The ongoing challenge is that AI metrics continue changing rapidly. Measurement frameworks that work today might become obsolete within six months as AI capabilities and cost structures shift.
Even experienced SaaS leaders fall into predictable traps when implementing billing metrics systems. These mistakes often stem from copying what other companies do rather than understanding what their specific business model requires.
Recognizing these patterns early can save months of optimizing for the wrong outcomes and help you avoid the strategic missteps that derail otherwise promising businesses.
Growing MRR while ignoring unit economics resembles filling a bucket with a hole in the bottom. David Skok's foundational research demonstrates that companies optimizing for LTV:CAC ratios achieve more sustainable growth trajectories than businesses chasing pure revenue increases without regard to acquisition efficiency.

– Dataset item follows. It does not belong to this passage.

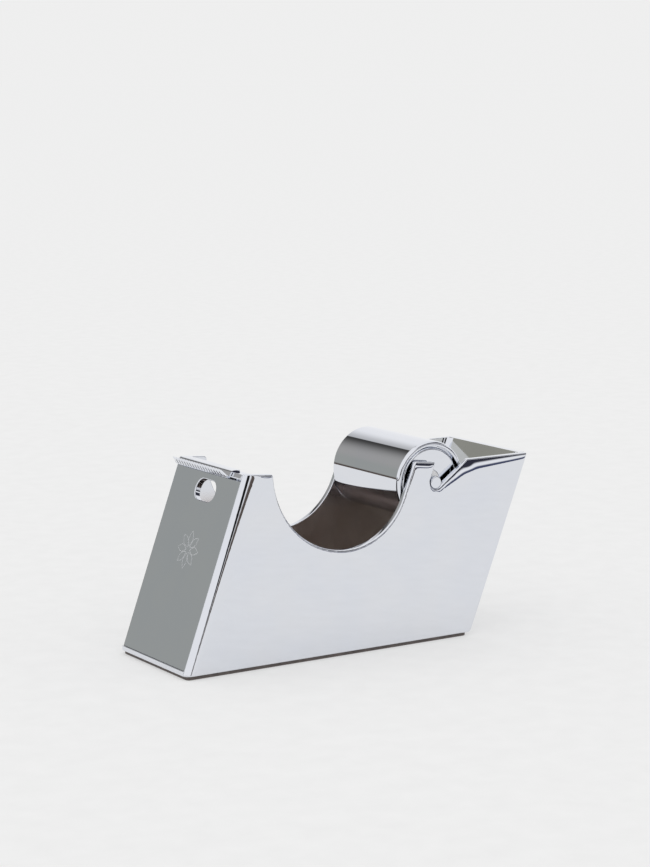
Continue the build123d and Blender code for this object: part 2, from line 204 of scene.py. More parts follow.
# Nickelled spring steel strip: a little warmer and hazier than chrome.
blade_steel = plated(
    "nickelled_spring_steel", ("#e3e6ec", "#eef0f4"), (0.04, 0.08), 0.35, 0.0004, 4.0
)
# Valleys between the teeth in dark, dull steel: painted shade standing in for the shadow in the
# stamped grooves.
valley_painted_shade = plated(
    "steel_with_painted_valley_shade", ("#55555b", "#6c6c72"), (0.4, 0.55), 0.2, 0.002, 1.0
)
# Ground bar, plated with the rest: fine lines along it.
ground_steel = plated(
    "ground_steel_bar", ("#a9a39c", "#b9b4ae"), (0.18, 0.32), 0.25, 0.001, 3.0, (1, 1, 0.08)
)
# Etched into the chrome with fine grit: a frosted, paler line.
frosted_line = plated("grit_frosted_line", ("#d3d5d8", "#e2e4e6"), (0.38, 0.55), 0.15, 0.003, 0.3)

# Natural acetal, moulded: milky white, slightly greasy sheen.
bush_plastic, tree, where = surface("natural_acetal_moulded")
mottle = add(tree, "TexNoise", {"Vector": where}, Scale=1 / (1.2 * MM), Detail=3.0)
spread = {"Fac": mottle.outputs["Fac"]}
tone = add(tree, "ValToRGB", spread, [(NOISE_LOW, "#dfdfdf"), (NOISE_HIGH, "#ebebec")])
sheen = add(tree, "MapRange", {"Value": mottle.outputs["Fac"]}, To_Min=0.28, To_Max=0.45)
shader = add(
    tree,
    "BsdfPrincipled",
    {"Base Color": tone.outputs["Color"], "Roughness": sheen.outputs[0]},
    IOR=1.48,
)
add(tree, "OutputMaterial", {"Surface": shader.outputs[0]})

# Blacked sand-cast iron: dull, with casting grain about 0.8 mm across.
cast_iron, tree, where = surface("blacked_cast_iron")
grain = add(tree, "TexNoise", {"Vector": where}, Scale=1 / (0.8 * MM), Detail=6.0)
pits = add(tree, "TexVoronoi", {"Vector": where}, Scale=1 / (1.4 * MM))
relief = add(
    tree, "Bump", {"Height": grain.outputs["Fac"]}, Strength=0.7, Distance=0.12 * MM
)
spread = {"Fac": grain.outputs["Fac"]}
tone = add(tree, "ValToRGB", spread, [(NOISE_LOW, "#1d1b1a"), (NOISE_HIGH, "#35322f")])
crust = add(tree, "MapRange", {"Value": pits.outputs["Distance"]}, To_Min=0.5, To_Max=0.8)
shader = add(
    tree,
    "BsdfPrincipled",
    {
        "Base Color": tone.outputs["Color"],
        "Roughness": crust.outputs[0],
        "Normal": relief.outputs[0],
    },
    Metallic=0.6,
)
add(tree, "OutputMaterial", {"Surface": shader.outputs[0]})

# Cut rubber sheet: dark brown grey, dusty at its skin, fine calender grain.
pad_rubber, tree, where = surface("dark_rubber_sheet")
dust = add(tree, "TexNoise", {"Vector": where}, Scale=1 / (2.5 * MM), Detail=5.0)
grain = add(tree, "TexNoise", {"Vector": where}, Scale=1 / (0.25 * MM), Detail=2.0)
relief = add(
    tree, "Bump", {"Height": grain.outputs["Fac"]}, Strength=0.5, Distance=0.03 * MM
)
tone = add(
    tree, "ValToRGB", {"Fac": dust.outputs["Fac"]}, [(0.35, "#4b4442"), (0.75, "#635a56")]
)
dusty = add(tree, "MapRange", {"Value": dust.outputs["Fac"]}, To_Min=0.55, To_Max=0.8)
shader = add(
    tree,
    "BsdfPrincipled",
    {
        "Base Color": tone.outputs["Color"],
        "Roughness": dusty.outputs[0],
        "Normal": relief.outputs[0],
    },
    IOR=1.52,
)
add(tree, "OutputMaterial", {"Surface": shader.outputs[0]})


# ---------------------------------------------------------------- making meshes
def new_piece(name, bm, materials, sharp=35.0, weighted=True):
    """Turns a closed bmesh into a smooth-shaded piece whose flat faces stay flat."""
    bm.normal_update()
    bmesh.ops.recalc_face_normals(bm, faces=bm.faces)
    mesh = bpy.data.meshes.new(name)
    bm.to_mesh(mesh)
    bm.free()
    mesh.polygons.foreach_set("use_smooth", [True] * len(mesh.polygons))
    mesh.set_sharp_from_angle(angle=radians(sharp))
    for material in materials:
        mesh.materials.append(material)
    piece = bpy.data.objects.new(name, mesh)
    scene.collection.objects.link(piece)
    if weighted:
        flatter = piece.modifiers.new("flat_faces_stay_flat", "WEIGHTED_NORMAL")
        flatter.keep_sharp = True
        flatter.weight = 100
    return piece


def place(piece, body, slot, *nodes):
    """Fixes a piece to its body and hides the CAD nodes it stands for; slot, the name of its
    finish, is not used.
    """
    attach(piece, body)
    if nodes:
        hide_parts(*nodes)
    return piece


def arc(cx, cz, radius, start, end, count):
    """Points on a circle, angles in degrees, both ends included."""
    steps = [start + (end - start) * i / count for i in range(count + 1)]
    return [(cx + radius * cos(radians(a)), cz + radius * sin(radians(a))) for a in steps]


def round_corners(corners, count=5):
    """Closed outline from (x, z, radius) corners: each corner with a radius becomes a short arc."""
    points = []
    total = len(corners)
    for i, (x, z, radius) in enumerate(corners):
        if not radius:
            points.append((x, z))
            continue
        here = Vector((x, z))
        before = Vector(corners[i - 1][:2]) - here
        after = Vector(corners[(i + 1) % total][:2]) - here
        turn_angle = pi - before.angle(after)
        reach = radius * tan(turn_angle / 2)
        reach = min(reach, before.length * 0.95, after.length * 0.95)
        start = here + before.normalized() * reach
        end = here + after.normalized() * reach
        for step in range(count + 1):
            t = step / count
            p = start * (1 - t) ** 2 + here * 2 * t * (1 - t) + end * t**2
            points.append((p.x, p.y))
    return points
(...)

Comparing your usage-based pricing company to subscription-only businesses generates zero useful insights. Your business model determines which metrics matter most and what constitutes good performance within your specific context.

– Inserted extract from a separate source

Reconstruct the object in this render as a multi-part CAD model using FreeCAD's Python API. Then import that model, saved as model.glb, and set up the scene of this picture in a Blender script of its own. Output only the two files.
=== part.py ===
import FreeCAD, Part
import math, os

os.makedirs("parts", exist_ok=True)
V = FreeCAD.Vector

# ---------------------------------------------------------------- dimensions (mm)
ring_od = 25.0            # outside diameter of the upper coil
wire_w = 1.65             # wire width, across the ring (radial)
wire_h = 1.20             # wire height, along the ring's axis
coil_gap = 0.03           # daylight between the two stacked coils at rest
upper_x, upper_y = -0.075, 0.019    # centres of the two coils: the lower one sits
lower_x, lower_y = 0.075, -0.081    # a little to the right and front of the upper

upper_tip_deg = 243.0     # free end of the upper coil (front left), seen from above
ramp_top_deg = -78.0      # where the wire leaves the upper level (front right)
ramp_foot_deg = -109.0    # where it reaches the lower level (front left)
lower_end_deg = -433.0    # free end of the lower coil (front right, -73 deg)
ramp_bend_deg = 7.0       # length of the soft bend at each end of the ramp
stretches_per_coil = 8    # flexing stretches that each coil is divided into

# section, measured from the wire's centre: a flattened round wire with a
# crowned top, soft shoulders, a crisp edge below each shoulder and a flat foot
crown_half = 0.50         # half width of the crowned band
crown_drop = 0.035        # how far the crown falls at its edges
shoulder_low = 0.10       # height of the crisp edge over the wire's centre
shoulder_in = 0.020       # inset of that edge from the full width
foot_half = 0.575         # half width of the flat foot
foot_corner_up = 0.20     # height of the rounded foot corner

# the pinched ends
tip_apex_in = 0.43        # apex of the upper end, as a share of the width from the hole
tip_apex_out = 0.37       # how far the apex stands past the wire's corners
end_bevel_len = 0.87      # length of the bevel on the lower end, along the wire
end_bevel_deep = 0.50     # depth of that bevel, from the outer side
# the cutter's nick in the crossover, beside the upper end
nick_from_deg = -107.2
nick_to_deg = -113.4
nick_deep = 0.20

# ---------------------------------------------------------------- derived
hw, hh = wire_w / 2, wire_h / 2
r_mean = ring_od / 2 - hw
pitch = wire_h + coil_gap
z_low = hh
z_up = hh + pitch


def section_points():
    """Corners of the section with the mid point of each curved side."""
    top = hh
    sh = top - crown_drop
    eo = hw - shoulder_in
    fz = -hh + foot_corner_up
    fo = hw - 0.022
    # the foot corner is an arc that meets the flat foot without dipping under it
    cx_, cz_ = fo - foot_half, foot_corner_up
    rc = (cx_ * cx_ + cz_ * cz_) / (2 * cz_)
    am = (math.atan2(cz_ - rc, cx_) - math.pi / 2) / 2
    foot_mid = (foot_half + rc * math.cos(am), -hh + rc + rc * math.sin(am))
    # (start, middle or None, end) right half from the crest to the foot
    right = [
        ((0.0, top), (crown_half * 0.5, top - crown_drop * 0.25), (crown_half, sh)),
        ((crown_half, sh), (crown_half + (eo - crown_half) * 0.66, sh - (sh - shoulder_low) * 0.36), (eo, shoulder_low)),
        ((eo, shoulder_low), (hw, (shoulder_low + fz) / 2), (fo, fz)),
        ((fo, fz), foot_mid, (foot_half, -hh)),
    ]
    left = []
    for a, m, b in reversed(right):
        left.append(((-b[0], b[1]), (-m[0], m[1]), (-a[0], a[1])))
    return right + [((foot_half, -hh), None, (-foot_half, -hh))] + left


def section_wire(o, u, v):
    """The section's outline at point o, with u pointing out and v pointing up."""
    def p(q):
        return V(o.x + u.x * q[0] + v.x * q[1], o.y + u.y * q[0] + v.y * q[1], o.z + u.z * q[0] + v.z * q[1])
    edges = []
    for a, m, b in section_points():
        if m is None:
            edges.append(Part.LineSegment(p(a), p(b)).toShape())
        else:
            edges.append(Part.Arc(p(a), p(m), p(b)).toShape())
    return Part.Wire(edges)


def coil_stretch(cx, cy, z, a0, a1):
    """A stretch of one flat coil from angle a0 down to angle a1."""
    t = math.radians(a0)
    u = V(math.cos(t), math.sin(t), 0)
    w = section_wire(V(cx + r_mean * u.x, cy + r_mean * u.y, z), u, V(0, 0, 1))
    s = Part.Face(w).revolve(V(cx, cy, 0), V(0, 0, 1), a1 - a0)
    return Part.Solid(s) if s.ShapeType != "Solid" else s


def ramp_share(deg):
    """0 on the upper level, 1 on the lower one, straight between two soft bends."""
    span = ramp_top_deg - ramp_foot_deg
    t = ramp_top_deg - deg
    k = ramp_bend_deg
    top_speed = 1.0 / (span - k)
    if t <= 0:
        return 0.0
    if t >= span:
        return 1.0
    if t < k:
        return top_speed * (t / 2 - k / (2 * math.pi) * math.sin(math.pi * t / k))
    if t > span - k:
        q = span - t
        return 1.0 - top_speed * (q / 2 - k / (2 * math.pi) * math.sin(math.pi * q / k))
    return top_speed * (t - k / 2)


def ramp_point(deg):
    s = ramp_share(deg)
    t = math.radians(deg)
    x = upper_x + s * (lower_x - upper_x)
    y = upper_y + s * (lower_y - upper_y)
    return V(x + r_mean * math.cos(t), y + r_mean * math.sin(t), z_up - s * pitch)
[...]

Your metrics function as interconnected systems rather than independent measurements. For a $50M ARR company, improving NRR by 10% typically creates more enterprise value than improving growth rate by 10%.
Companies with strong metrics-to-action processes achieve 35% faster growth rates than organizations with sophisticated measurement capabilities but weak decision-making workflows.
Which of these patterns describes your current organizational approach to metrics analysis and implementation?
The gap between measurement and prediction is what separates thriving SaaS companies from struggling ones. You don't need more metrics. You need the right ones, connected to each other, with a clear process for turning what you see into what you do.
Start with Rule of 40 and NRR. Understand your CAC payback period. Build predictive health scoring into your customer success workflow. Everything else — the AI metrics, the usage-based adjustments, the operational efficiency benchmarks — layers on top of that foundation. Get the foundation right first.